It’s easy to get used to the city life at City Park Golf Course

Golfers paid a final tribute to Denver’s City Park Golf Course on November 4, bidding a fond farewell to the historic municipal track. After hosting a final day of tee times for social media contest winners and local officials, City Park pulled the pins one last time to make way for the construction zone set to dominate the property for the next year-plus.

The course redesign, which will see a stormwater detention area integrated into the property, a new, relocated clubhouse, additional yardage and larger practice facilities, is part of the city of Denver’s larger $300 million stormwater system plan. And not without controversy.

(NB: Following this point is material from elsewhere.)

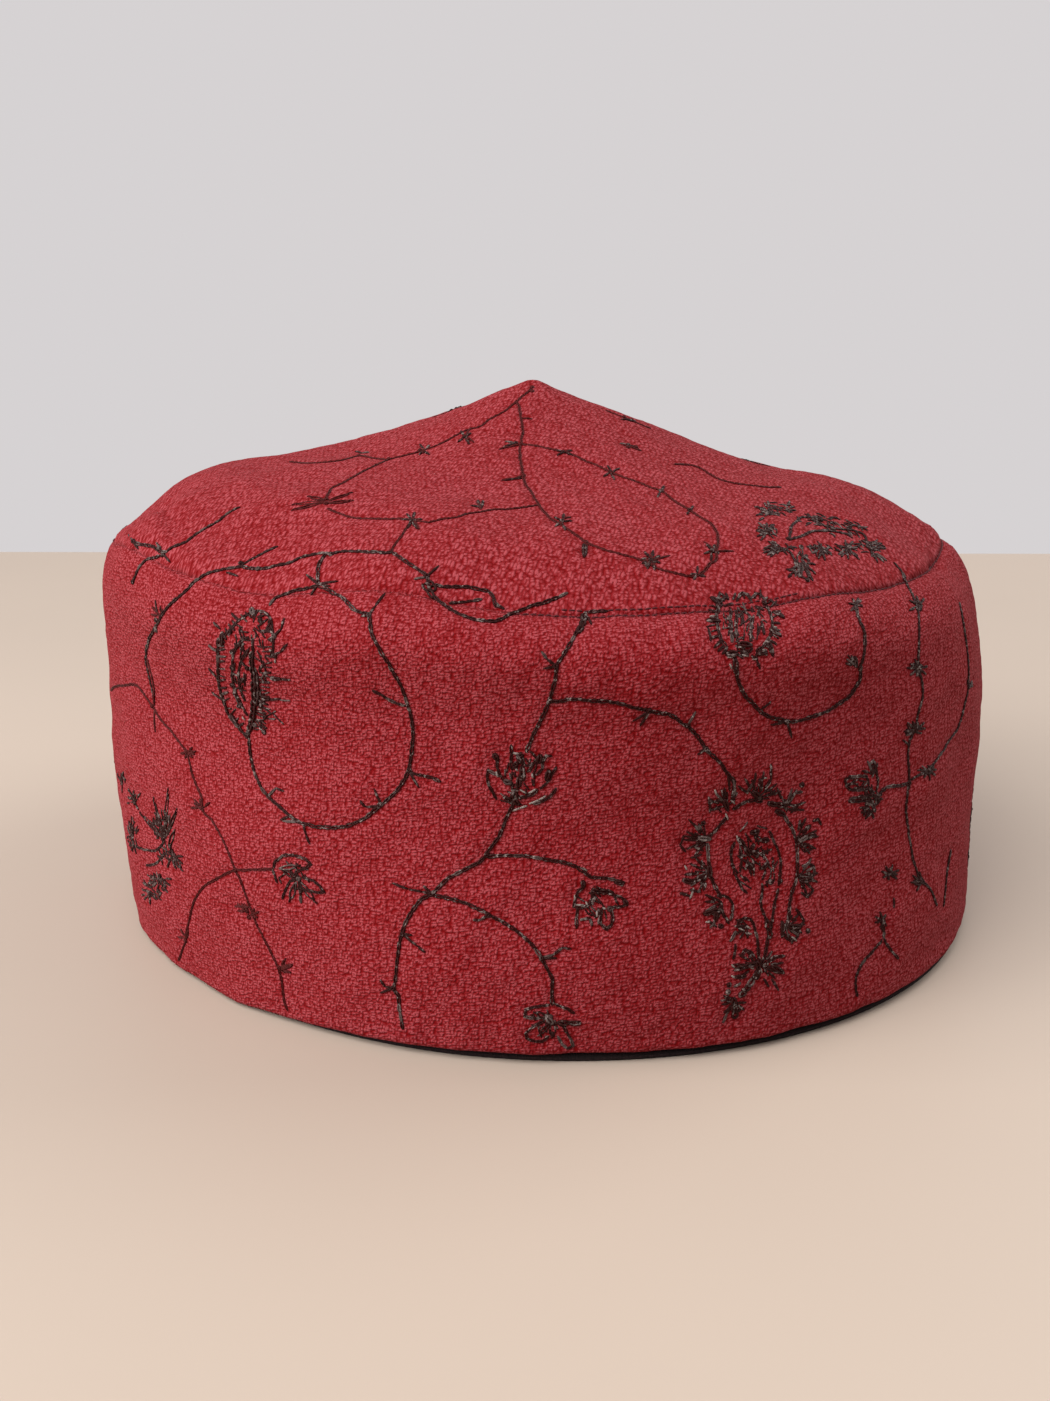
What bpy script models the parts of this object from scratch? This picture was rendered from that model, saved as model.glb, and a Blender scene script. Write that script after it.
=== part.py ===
# An embroidered cloth cap: a tall side band with a rolled shoulder, a soft crown that is tented
# to a blunt peak, and a dark inner band whose lower edge shows below the hem.
# Metres, +Z up. The origin is on the floor under the middle of the cap, and the front faces -Y.
# An azimuth is measured from the front (-Y) towards +X.

import math
from collections import namedtuple

import bmesh
import bpy

# The oval of the band at its widest, and where its long axis points
CAP_LENGTH = 0.191
CAP_WIDTH = 0.181
LONG_AXIS_AZIMUTH = math.radians(38.0)

# Heights above the floor
SEAM_HEIGHT = 0.0773
CROWN_RISE = 0.0312

# Cloth walls
BAND_WALL = 0.003
CROWN_WALL = 0.002
INNER_BAND_WALL = 0.001

# The inner band: how high it goes inside, how far its edge shows below the hem, and how far
# that edge lies inside the hem's outer face
INNER_BAND_HEIGHT = 0.030
EDGE_DROP = 0.0014
EDGE_RECESS = 0.0006

# Clearance between pieces that are sewn together
GAP = 0.0003

# How finely the cloth is divided round the cap
COLUMNS = 90
FULL_TURN = 2.0 * math.pi

# The seam's rise and fall dies out away from it with this power of the distance
SEAM_FADE = 4.0

# The band's sections. height: share of the way from hem to seam. girth: share of the oval at
# its widest. shift: how far the section lies to the right, as a share of CAP_WIDTH.
Section = namedtuple("Section", "height girth shift")
BAND_SECTIONS = [
    Section(height=0.000, girth=0.985, shift=0.001),
    Section(height=0.100, girth=0.987, shift=0.000),
    Section(height=0.250, girth=0.993, shift=-0.001),
    Section(height=0.450, girth=1.000, shift=0.001),
    Section(height=0.620, girth=1.000, shift=-0.002),
    Section(height=0.750, girth=0.993, shift=-0.006),
    Section(height=0.850, girth=0.980, shift=-0.011),
    Section(height=0.920, girth=0.968, shift=-0.014),
    Section(height=0.960, girth=0.9595, shift=-0.0185),
    Section(height=0.985, girth=0.9515, shift=-0.0215),
    Section(height=1.000, girth=0.9375, shift=-0.022),
]

# How far the seam's ring lies behind the hem's ring, as a share of CAP_WIDTH
LEAN_BACK = 0.0065

# The seam's height round the cap. azimuth: degrees. lift: share of SEAM_HEIGHT.
SeamRow = namedtuple("SeamRow", "azimuth lift")
SEAM_ROWS = [
    SeamRow(azimuth=-150.0, lift=0.000),
    SeamRow(azimuth=-105.0, lift=-0.036),
    SeamRow(azimuth=-80.0, lift=-0.004),
    SeamRow(azimuth=-60.0, lift=0.036),
    SeamRow(azimuth=-42.0, lift=0.014),
    SeamRow(azimuth=-31.0, lift=0.002),
    SeamRow(azimuth=-21.0, lift=0.036),
    SeamRow(azimuth=-11.0, lift=0.042),
    SeamRow(azimuth=0.0, lift=0.008),
    SeamRow(azimuth=15.0, lift=-0.001),
    SeamRow(azimuth=40.0, lift=0.003),
    SeamRow(azimuth=60.0, lift=-0.008),
    SeamRow(azimuth=80.0, lift=0.006),
    SeamRow(azimuth=105.0, lift=-0.018),
    SeamRow(azimuth=150.0, lift=0.004),
]

# The crown's rings, from the seam in to the peak. reach: share of the way out from the peak to
# the seam. rise: share of CROWN_RISE. tilt: how much higher the left side is than the right,
# as a share of CROWN_RISE.
Ring = namedtuple("Ring", "reach rise tilt")
CROWN_RINGS = [
    Ring(reach=1.000, rise=0.000, tilt=0.000),
    Ring(reach=0.985, rise=0.052, tilt=0.004),
    Ring(reach=0.940, rise=0.115, tilt=0.014),
    Ring(reach=0.860, rise=0.245, tilt=0.036),
    Ring(reach=0.750, rise=0.355, tilt=0.050),
    Ring(reach=0.600, rise=0.445, tilt=0.045),
    Ring(reach=0.450, rise=0.548, tilt=0.014),
    Ring(reach=0.300, rise=0.692, tilt=0.000),
    Ring(reach=0.150, rise=0.830, tilt=0.000),
    Ring(reach=0.060, rise=0.940, tilt=0.000),
    Ring(reach=0.020, rise=0.985, tilt=0.000),
]

# The peak lies a little to the left of the band's middle and behind it, in shares of CAP_WIDTH
PEAK_SHIFT = -0.010
PEAK_BACK = 0.004

# Dents and swells. azimuth and spread: degrees round the cap. place and reach: shares of the
# height of the band, or of the way out from the peak. depth: share of the wall of the piece,
# outward, so that a dent is below zero.
Fold = namedtuple("Fold", "azimuth spread place reach depth")
BAND_FOLDS = [
    Fold(azimuth=0.0, spread=48.0, place=0.91, reach=0.07, depth=0.45),
    Fold(azimuth=12.0, spread=36.0, place=0.77, reach=0.08, depth=-0.15),
    Fold(azimuth=68.0, spread=5.0, place=0.93, reach=0.10, depth=-0.35),
    Fold(azimuth=-40.0, spread=14.0, place=0.50, reach=0.22, depth=0.20),
    Fold(azimuth=35.0, spread=12.0, place=0.40, reach=0.25, depth=-0.20),
    Fold(azimuth=128.0, spread=16.0, place=0.45, reach=0.25, depth=-0.25),
    Fold(azimuth=-135.0, spread=18.0, place=0.60, reach=0.25, depth=0.25),
    Fold(azimuth=175.0, spread=14.0, place=0.80, reach=0.12, depth=0.20),
]
CROWN_FOLDS = [
    Fold(azimuth=-72.0, spread=5.0, place=0.88, reach=0.09, depth=-0.50),
    Fold(azimuth=-63.0, spread=5.0, place=0.90, reach=0.08, depth=0.35),
    Fold(azimuth=66.0, spread=5.0, place=0.92, reach=0.07, depth=-0.50),
    Fold(azimuth=-30.0, spread=20.0, place=0.80, reach=0.14, depth=0.40),
    Fold(azimuth=20.0, spread=28.0, place=0.86, reach=0.10, depth=0.30),
    Fold(azimuth=120.0, spread=9.0, place=0.80, reach=0.18, depth=-0.50),
    Fold(azimuth=-125.0, spread=10.0, place=0.78, reach=0.18, depth=-0.50),
    Fold(azimuth=165.0, spread=16.0, place=0.70, reach=0.20, depth=0.40),
]

# Cloth colours: linear red, green and blue, with roughness
RED_WOOL = (0.330, 0.022, 0.032, 1.0)
DARK_CLOTH = (0.022, 0.010, 0.010, 1.0)
CLOTH_ROUGHNESS = 0.9


def smooth_value(places, values, at):
    # A smooth curve through the rows of a table, flat past its two ends
    if at <= places[0]:
        return values[0]
    if at >= places[-1]:
        return values[-1]
    last = len(places) - 1
    row = max(i for i in range(last) if places[i] <= at)
    slopes = []
    for i in (row, row + 1):
        before = max(i - 1, 0)
        after = min(i + 1, last)
        slopes.append((values[after] - values[before]) / (places[after] - places[before]))
    step = places[row + 1] - places[row]
    share = (at - places[row]) / step
    square = share * share
    cube = square * share
    return ((2.0 * cube - 3.0 * square + 1.0) * values[row]
            + (cube - 2.0 * square + share) * step * slopes[0]
            + (3.0 * square - 2.0 * cube) * values[row + 1]
            + (cube - square) * step * slopes[1])


def seam_lift(azimuth):
    # The table is laid out once more on each side, so that the curve closes on itself
    degrees = math.degrees(azimuth)
    places = []
    lifts = []
    for turn in (-360.0, 0.0, 360.0):
        places.extend(row.azimuth + turn for row in SEAM_ROWS)
        lifts.extend(row.lift for row in SEAM_ROWS)
    return SEAM_HEIGHT * smooth_value(places, lifts, degrees)


def fold_depth(folds, azimuth, place):
    # The sum of soft bumps at this place, as a share of the wall
    total = 0.0
    for fold in folds:
        turn = azimuth - math.radians(fold.azimuth)
        turn = (turn + math.pi) % FULL_TURN - math.pi
        across = turn / math.radians(fold.spread)
        along = (place - fold.place) / fold.reach
        total += fold.depth * math.exp(-across * across - along * along)
    return total


def oval_radius(azimuth):
    # Half the width of the oval in this direction
    turn = azimuth - LONG_AXIS_AZIMUTH
    along = math.cos(turn) / (CAP_LENGTH / 2.0)
    across = math.sin(turn) / (CAP_WIDTH / 2.0)
    return 1.0 / math.hypot(along, across)


def hem_height():
    return EDGE_DROP + GAP


def band_point(azimuth, share, inset=0.0):
    # A point on the band's outer face, or inside it by an inset
    heights = [section.height for section in BAND_SECTIONS]
    girth = smooth_value(heights, [section.girth for section in BAND_SECTIONS], share)
    shift = smooth_value(heights, [section.shift for section in BAND_SECTIONS], share)
    swell = BAND_WALL * fold_depth(BAND_FOLDS, azimuth, share)
    radius = oval_radius(azimuth) * girth + swell - inset
    x = radius * math.sin(azimuth) + CAP_WIDTH * shift
    y = -radius * math.cos(azimuth) + CAP_WIDTH * LEAN_BACK * share
    seam = SEAM_HEIGHT + seam_lift(azimuth) * share ** SEAM_FADE
    z = hem_height() + (seam - hem_height()) * share
    return (x, y, z)


def crown_point(azimuth, reach):
    # A point on the crown's outer face, from the peak (0) out to the seam (1)
    reaches = [ring.reach for ring in reversed(CROWN_RINGS)]
    rises = [ring.rise for ring in reversed(CROWN_RINGS)]
    tilts = [ring.tilt for ring in reversed(CROWN_RINGS)]
    rise = smooth_value([0.0] + reaches, [1.0] + rises, reach)
    tilt = smooth_value(reaches, tilts, reach)
    seam_x, seam_y, seam_z = band_point(azimuth, 1.0)
    peak_x = CAP_WIDTH * PEAK_SHIFT
    peak_y = CAP_WIDTH * PEAK_BACK
    x = peak_x + (seam_x - peak_x) * reach
    y = peak_y + (seam_y - peak_y) * reach
    z = SEAM_HEIGHT + (seam_z - SEAM_HEIGHT) * reach ** SEAM_FADE
    z += CROWN_RISE * (rise - tilt * math.sin(azimuth))
    z += CROWN_WALL * fold_depth(CROWN_FOLDS, azimuth, reach)
    return (x, y, z)


def column_azimuths():
    return [FULL_TURN * i / COLUMNS - math.pi for i in range(COLUMNS)]


def plan_centre():
    # The middle of the band's outline seen from above, which the origin is moved to
    points = []
    for section in BAND_SECTIONS:
        points.extend(band_point(azimuth, section.height) for azimuth in column_azimuths())
    xs = [point[0] for point in points]
    ys = [point[1] for point in points]
    return ((min(xs) + max(xs)) / 2.0, (min(ys) + max(ys)) / 2.0)


def cloth_material(name, colour):
    material = bpy.data.materials.new(name)
    material.use_nodes = True
    shader = material.node_tree.nodes["Principled BSDF"]
    shader.inputs["Base Color"].default_value = colour
    shader.inputs["Roughness"].default_value = CLOTH_ROUGHNESS
    shader.inputs["Metallic"].default_value = 0.0
    return material


def loft(name, rows, tip, closed, material, collection):
    # Faces between rings of points. A tip closes the last ring, and a closed loft goes on from
    # its last ring to its first.
    shape = bmesh.new()
    rings = [[shape.verts.new(point) for point in row] for row in rows]
    pairs = list(zip(rings, rings[1:]))
    if closed:
        pairs.append((rings[-1], rings[0]))
    for lower, upper in pairs:
        for i in range(COLUMNS):
            j = (i + 1) % COLUMNS
            shape.faces.new((lower[i], lower[j], upper[j], upper[i]))
    if tip is not None:
        top = shape.verts.new(tip)
        for i in range(COLUMNS):
            shape.faces.new((rings[-1][i], rings[-1][(i + 1) % COLUMNS], top))
    for face in shape.faces:
        face.smooth = True
    mesh = bpy.data.meshes.new(name)
    shape.to_mesh(mesh)
    shape.free()
    mesh.materials.append(material)
    thing = bpy.data.objects.new(name, mesh)
    collection.objects.link(thing)
    return thing


def thicken(thing, wall):
    # Thickness goes inward from the outer face
    solidify = thing.modifiers.new("wall", "SOLIDIFY")
    solidify.thickness = wall
    solidify.offset = -1.0


def make_band(collection, material):
    azimuths = column_azimuths()
    rows = []
    for section in BAND_SECTIONS:
        rows.append([band_point(azimuth, section.height) for azimuth in azimuths])
    band = loft("band", rows, None, False, material, collection)
    thicken(band, BAND_WALL)


def make_crown(collection, material):
    # The first ring stands back from the band's by the clearance
    azimuths = column_azimuths()
    edge = 1.0 - 2.0 * GAP / CAP_WIDTH
    rows = []
    for ring in CROWN_RINGS:
        reach = min(ring.reach, edge)
        rows.append([crown_point(azimuth, reach) for azimuth in azimuths])
    crown = loft("crown", rows, crown_point(0.0, 0.0), False, material, collection)
    thicken(crown, CROWN_WALL)


def make_inner_band(collection, material):
    # An L in section: a thin strip against the band's inner face, with a foot that turns out
    # under the hem and shows there
    strip = BAND_WALL + GAP
    inside = strip + INNER_BAND_WALL
    middle = (EDGE_DROP + INNER_BAND_HEIGHT) / 2.0
    section = [
        (EDGE_RECESS, 0.0),
        (EDGE_RECESS, EDGE_DROP),
        (strip, EDGE_DROP),
        (strip, middle),
        (strip, INNER_BAND_HEIGHT),
        (inside, INNER_BAND_HEIGHT),
        (inside, middle),
        (inside, 0.0),
    ]
    rows = []
    for inset, height in section:
        share = max(height - hem_height(), 0.0) / (SEAM_HEIGHT - hem_height())
        row = []
        for azimuth in column_azimuths():
            x, y, z = band_point(azimuth, share, inset)
            row.append((x, y, height))
        rows.append(row)
    loft("inner_band", rows, None, True, material, collection)


def main():
    for thing in list(bpy.data.objects):
        bpy.data.objects.remove(thing, do_unlink=True)
    collection = bpy.data.collections.new("embroidered_cap")
    bpy.context.scene.collection.children.link(collection)
    red = cloth_material("red_wool", RED_WOOL)
    dark = cloth_material("dark_cloth", DARK_CLOTH)
    make_band(collection, red)
    make_crown(collection, red)
    make_inner_band(collection, dark)
    centre_x, centre_y = plan_centre()
    for thing in collection.objects:
        thing.location = (-centre_x, -centre_y, 0.0)


main()
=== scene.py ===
import math

import bpy
import numpy as np
from mathutils import Euler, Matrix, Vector
from mathutils.bvhtree import BVHTree
from mathutils.kdtree import KDTree


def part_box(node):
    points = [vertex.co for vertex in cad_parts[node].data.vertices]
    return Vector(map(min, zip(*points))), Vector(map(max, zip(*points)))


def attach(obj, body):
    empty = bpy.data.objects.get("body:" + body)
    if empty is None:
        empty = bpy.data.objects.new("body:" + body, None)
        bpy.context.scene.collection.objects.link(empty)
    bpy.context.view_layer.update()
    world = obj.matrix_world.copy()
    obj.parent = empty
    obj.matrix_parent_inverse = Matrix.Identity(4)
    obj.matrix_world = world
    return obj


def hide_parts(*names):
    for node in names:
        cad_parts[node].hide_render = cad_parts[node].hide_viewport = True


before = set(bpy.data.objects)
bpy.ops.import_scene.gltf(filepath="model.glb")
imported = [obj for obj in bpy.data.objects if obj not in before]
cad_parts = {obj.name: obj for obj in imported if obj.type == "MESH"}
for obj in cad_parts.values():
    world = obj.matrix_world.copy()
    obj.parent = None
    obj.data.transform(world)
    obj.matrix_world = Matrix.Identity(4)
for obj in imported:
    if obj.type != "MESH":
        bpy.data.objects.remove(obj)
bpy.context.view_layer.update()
print("frame loaded")

# the camera stands where the photograph was taken
viewer = {
    "place": (0.0001, -0.3402, 0.1320),
    "lookDown": 15.29,  # degrees
    "turnLeft": 0.58,
    "photoWidth": 1050,
    "photoHeight": 1401,
    "focalPixels": 1600.0,
    "sensorWidth": 36.0,
}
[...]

The extensive project calls for dramatic changes to the 100+-year-old property including the removal of more than 250 trees which brought a group of protesters to the course on its final day. ( A number of those uprooted trees are supposed to be replanted, and the city says the property will have more than trees than it had before with completion of the redesign.) The plan also faced backlash and legal battles since it was announced in April 2016. In November, a judge ruled against plaintiffs arguing the plan violates the city charter while the city continued putting the pieces in place to ready for the scheduled closure, maintaining that the project is vital to address Denver’s stormwater issues now and into the future.

“City Park Golf Course is one of the city’s most beloved and enjoyable golf courses,” said Happy Haynes, Executive Director of Denver Parks and Recreation, in a January news release. At the time, the city was looking for a contractor to “… ensure that City Park Golf Course continues to be one of Denver’s crown jewels for years to come.” It made its choice in July, awarding Saunders Construction, iConGolf Studio with Hale Irwin Golf Design the course redesign project and tapping architect Johnson Nathan Strohe for the new clubhouse. The $40 million project was approved by the Denver city council in August.

CGB played the historic Thomas Bendelow design in the summer of 2017 at a media event. Though it’s not the state’s most notable course, City Park is a gem of a  municipal track, and boasts some of the best views of downtown Denver in the area. Its proximity to residential areas, the Denver Zoo and the city center makes City Park even more fun — a little sliver of Colorado golf history completely surrounded but a bustling modern age. And while the location won’t change, we can only hope Saunders and company pay homage to City Park of old and give the community something to gather around once again.

Denver Golf posts regular updates on the City Park project and expects to debut the redesign summer 2019.